By Rick Claypool
Opponents of corporate money’s corrupting influence in politics made their presence known loud and clear during Target Corporation’s annual shareholder meeting yesterday in Pittsburgh.
More than 100 protesters bearing signs with messages such as “Hands Off our Elections,” “Corporations are not people,” and “No Mouth, No Soul, No $peech” rallied outside of the not-yet-opened Target store in the East Liberty neighborhood of Pittsburgh, Pa.
Several of the demonstrators – acting as proxies on behalf of Target shareholders – entered the shareholder meeting to interrogate CEO Gregg Steinhafel about the corporation’s expenditure of $150,000 to support an extreme right-wing candidate during the 2010 elections.
Questions about corporate money in politics in the wake of the Supreme Court’s ruling in Citizens United v. Federal Election Commission dominated the shareholder question and answer session.
Clearly, this was something CEO Steinhafel did not want to talk about. After several questions on different aspects of the corporate donation, he pleaded with the audience for somebody to ask a question about something else.

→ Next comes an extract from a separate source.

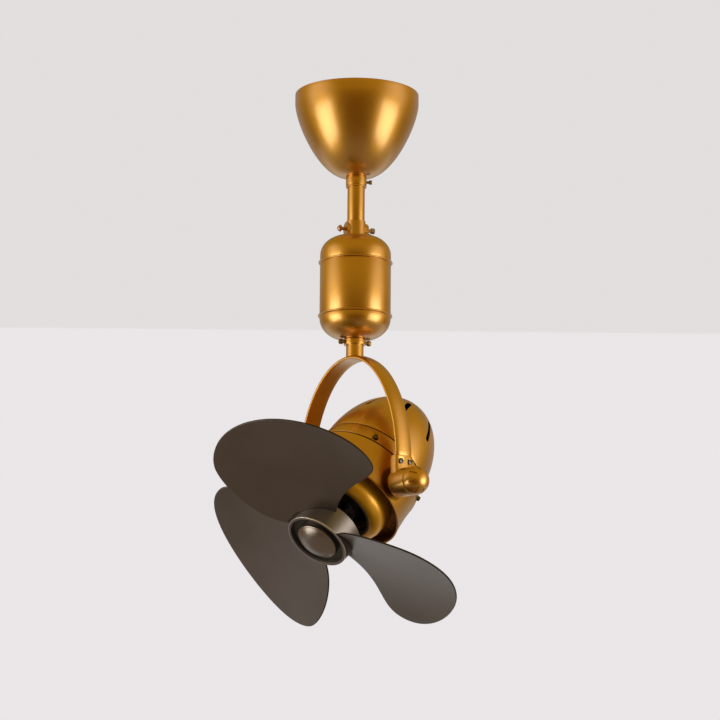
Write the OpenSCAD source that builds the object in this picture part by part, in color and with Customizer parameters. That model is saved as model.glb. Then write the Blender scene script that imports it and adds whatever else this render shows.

I then approached the microphone, explained my role at the shareholder meeting speaking as a proxy for the Sisters of Notre Dame, and asked yet another question – specifically, querying how the corporate spending is accounted for and pressing Steinhafel on the difference between Target’s lobbying money and its campaign expenditures, something the CEO had conflated in his explanations.
Several more questions followed about corporate money in politics followed. A fashion publication reported Steinhafel was “embattled and annoyed” by the question and answer session.
Disappointingly (but unsurprisingly), Target still refuses to cease or even commit to full disclosure of its political activities.
Nevertheless, the demonstration and shareholder question and answer session sent a strong message to corporations that they will be held accountable for meddling in the people’s elections.